Return verbatim everything from the first line through the line that contains "they grow from.", and stop there.
↓↓↓
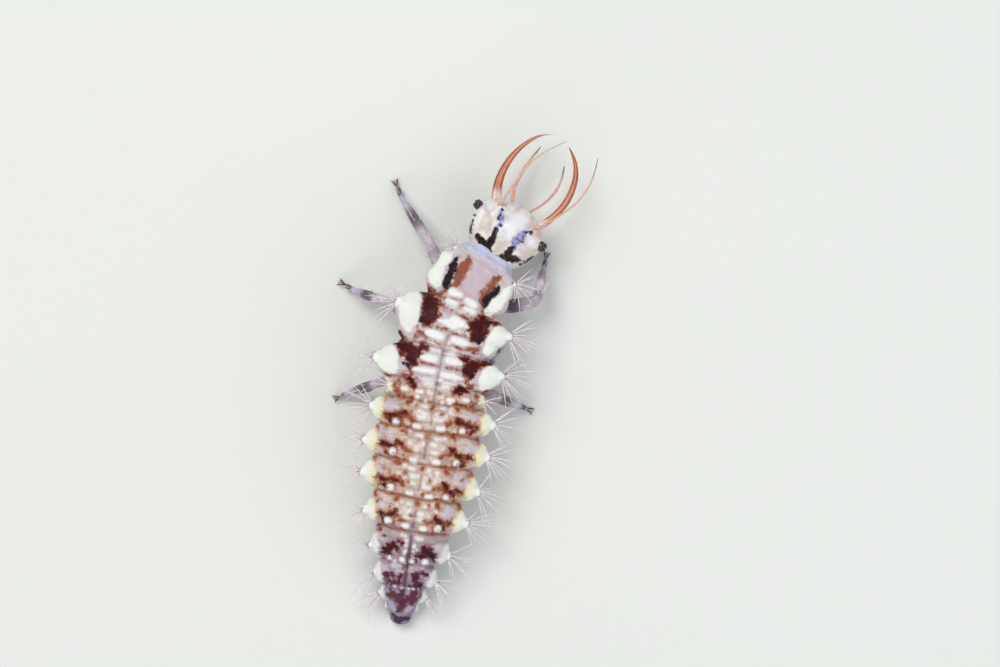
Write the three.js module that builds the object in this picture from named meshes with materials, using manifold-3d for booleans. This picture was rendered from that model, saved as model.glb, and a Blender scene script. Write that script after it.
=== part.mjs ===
// The larva of a green lacewing, life size, standing on a flat floor with its sickle jaws open.
// Millimetres, +Z up, +Y forward along the body, +X to the animal's right. The origin is under the
// middle of the whole, at floor level. The trunk is swept along a curved spine, one solid for each
// segment, and the legs, jaws, feelers and eyes are solids of their own that meet what they grow from.

import * as THREE from "three";
import { mergeVertices } from "three/addons/utils/BufferGeometryUtils.js";
import Module from "manifold-3d";

const wasm = await Module();
wasm.setup();

// Driving sizes
const JOINT_GAP = 0.06; // free space between two pieces that meet
const WELD = 1e-4; // vertices closer than this are one
const ROUND = 22; // sides of the trunk
const BELLY_FLATNESS = 0.86; // depth of the belly side as a share of the back side's height
const SQUARENESS = 0.86; // below 1 the trunk's section is squarer than an ellipse
const BLUNT_TIP = 0.45; // end radius of a rod as a share of its tip radius
const TAIL_TIP = { x: 0.02, y: -4.42, z: 0.1 };
const DARK_TAIL_SEGMENTS = 3;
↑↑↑
• **RESULT OF THE TASK**
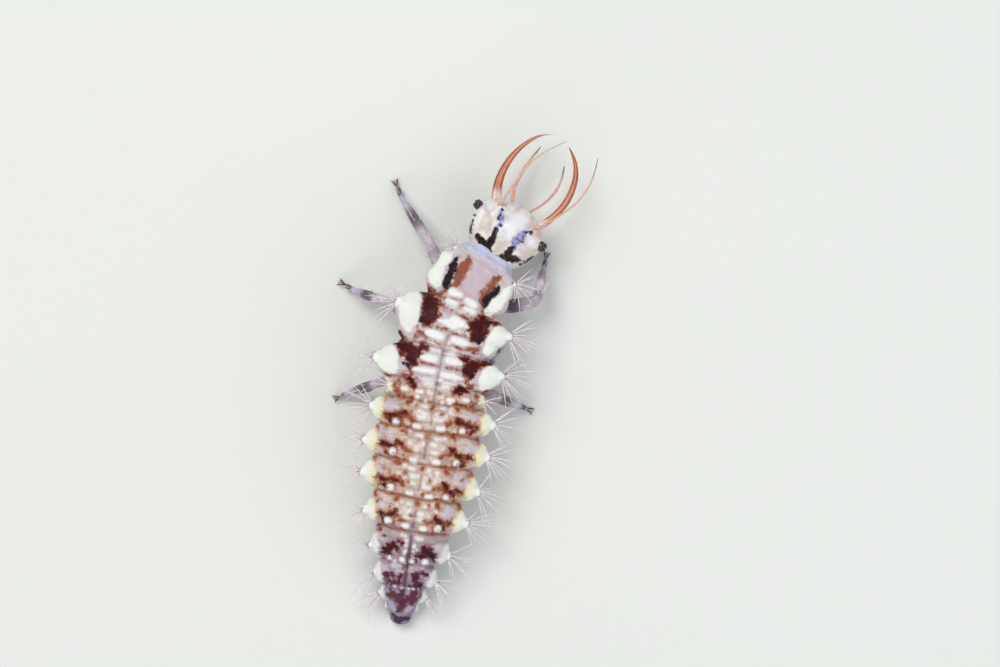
Write the three.js module that builds the object in this picture from named meshes with materials, using manifold-3d for booleans. This picture was rendered from that model, saved as model.glb, and a Blender scene script. Write that script after it.
=== part.mjs ===
// The larva of a green lacewing, life size, standing on a flat floor with its sickle jaws open.
// Millimetres, +Z up, +Y forward along the body, +X to the animal's right. The origin is under the
// middle of the whole, at floor level. The trunk is swept along a curved spine, one solid for each
// segment, and the legs, jaws, feelers and eyes are solids of their own that meet what they grow from.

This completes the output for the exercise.